Self-determination, one of the founding principles of the United Nations—and I would argue a fundamental human right—is more often honored by not being implemented than truly being respected and put into effect. We’re bearing witness to this farce in Kurdistan and Catalonia.
But there are many more places that are in the same situation. Artsakh is obviously the most salient example for Armenians, but there are countless others. Some, other than Kurds in Iran, Iraq, Syria, and Turkey, are very close to home. The Lezghis, Talyshes, and Tats in Azerbaijan; the Abkhaz, Ajars, and Ossets in Georgia; countless groups in Russia; even Turkey is far from being homogeneously “Turkish.” Then we get to Europe, where other than the Catalans there are the Basques in France and Spain; Lapps or Sami in the Scandinavian countries; the Irish, Scots, and Welsh in Great Britain; and various other nationalities that have ended up inside adjacent countries because of ridiculously drawn borders. In the Americas, countless indigenous peoples are repressed, oppressed, or outright exploited, and are certainly far from being self-determined. This list is far from complete, and its lack of comprehensiveness merely betrays the extent of my ignorance.

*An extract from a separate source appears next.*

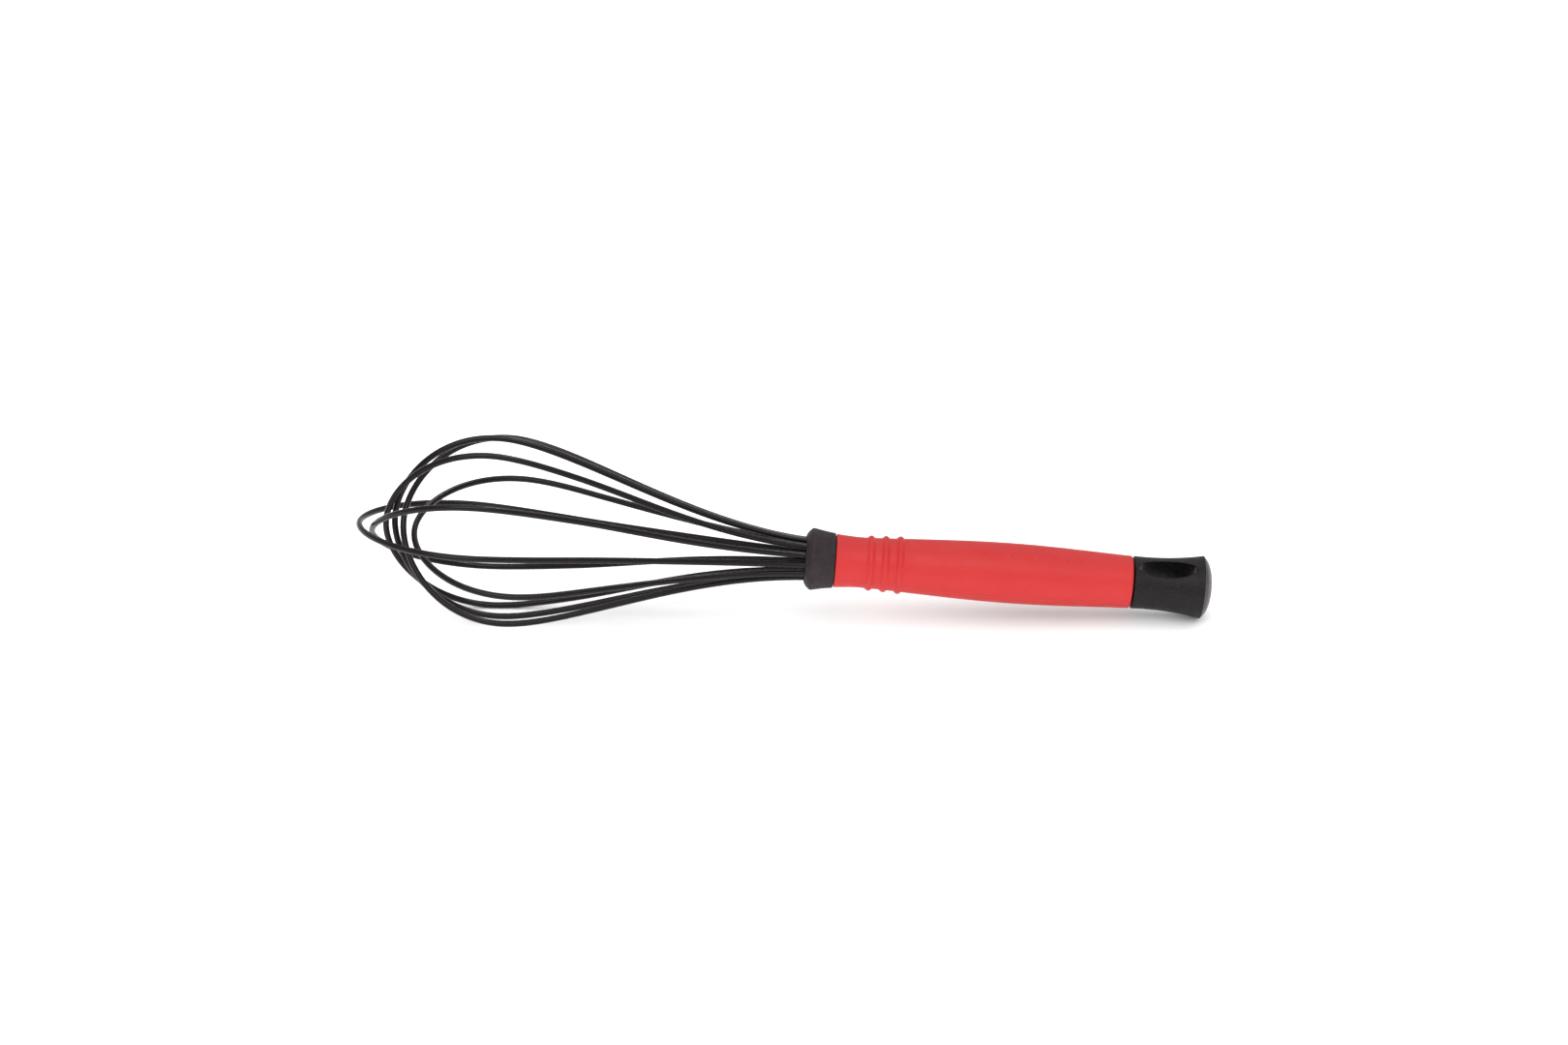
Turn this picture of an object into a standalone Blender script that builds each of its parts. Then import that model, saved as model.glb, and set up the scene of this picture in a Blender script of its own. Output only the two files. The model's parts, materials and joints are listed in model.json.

So what should or can we do? It certainly is in our interest, now for Artsakh, and later for more of our lands and people (think Turkey’s “crypto-Armenians”: Hamshentsis, Javakhktsis) to have the principle of self-determination become ever more thoroughly and broadly implemented and enshrined in the political mindset of all humanity, and especially the planet’s leadership.

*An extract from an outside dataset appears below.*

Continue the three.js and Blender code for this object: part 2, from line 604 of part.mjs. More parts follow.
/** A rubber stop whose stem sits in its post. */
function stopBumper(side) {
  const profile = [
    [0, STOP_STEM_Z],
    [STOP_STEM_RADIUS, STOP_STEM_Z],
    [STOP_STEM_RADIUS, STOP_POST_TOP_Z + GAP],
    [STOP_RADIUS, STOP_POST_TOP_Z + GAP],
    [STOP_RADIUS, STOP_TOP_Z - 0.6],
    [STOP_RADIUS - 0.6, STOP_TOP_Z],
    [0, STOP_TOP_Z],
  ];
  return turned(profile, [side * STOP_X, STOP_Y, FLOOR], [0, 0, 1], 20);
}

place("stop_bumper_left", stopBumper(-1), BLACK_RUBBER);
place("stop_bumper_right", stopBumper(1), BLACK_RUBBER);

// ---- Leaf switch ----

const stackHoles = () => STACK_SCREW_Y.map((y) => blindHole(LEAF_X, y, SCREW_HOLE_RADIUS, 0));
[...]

But because the self-determination of one group implies the loss of authority, power, and/or territory for an existing country, the matter becomes very delicate. If we advocate the rights of Catalans, then Spain, where numerous cities have been recognizing the Armenian Genocide, might become less supportive of our issues. Kurds? Think Iran and Syria, with which we have very good and important relationships. Native Americans? Think of the reaction we would get from the U.S., Argentine, or Canadian governments.
On the other hand, in the post-Soviet era, Bosnia was created, along with Abkhazia and South Sudan. I chose these because they represent the machinations of two opposing poles of power, along with one case where most everyone was in agreement (Sudan). This is the reality we have to navigate. But we must act. Somehow, we must find a way to say what has to be said, advocate what is just, and still defend our interests. For example, while the Republic of Armenia has been silent on the Kurdish and Catalan referenda, Artsakh has been supportive. Everyone can understand why this happens. It’s obvious the latter is in the same boat. It’s the kind deft politics we must play.
Over 15 years ago, I read an article in Foreign Policy magazine in which the notion presented was that countries will continue to be created and ever-smaller groups will achieve independence. We are living though a time of resurgent local/national identity. Those who rule over others that have a different concept of their group belonging would do well to learn from the past. Demands for various types and levels of home rule/autonomy/independence never go away. They reappear periodically unless resolved. Central governments would do well and best if they made some concessions, avoiding tension and averting bloodshed. Doing so might simply delay the inevitable, but it might also become a permanent solution. Those seeking freedom could claim some gains and “live to fight another day”—though that “day” may not come for a generation or more later.
But just to confuse things, we have, courtesy of Turkey, the situation of Northern Cyprus, where the demography has been artificially shifted and skewed through migration of “Turks” from Turkey.
What should we do to create more enabling legal infrastructure to achieve Armenian self-determination goals? Please suggest ideas and approaches.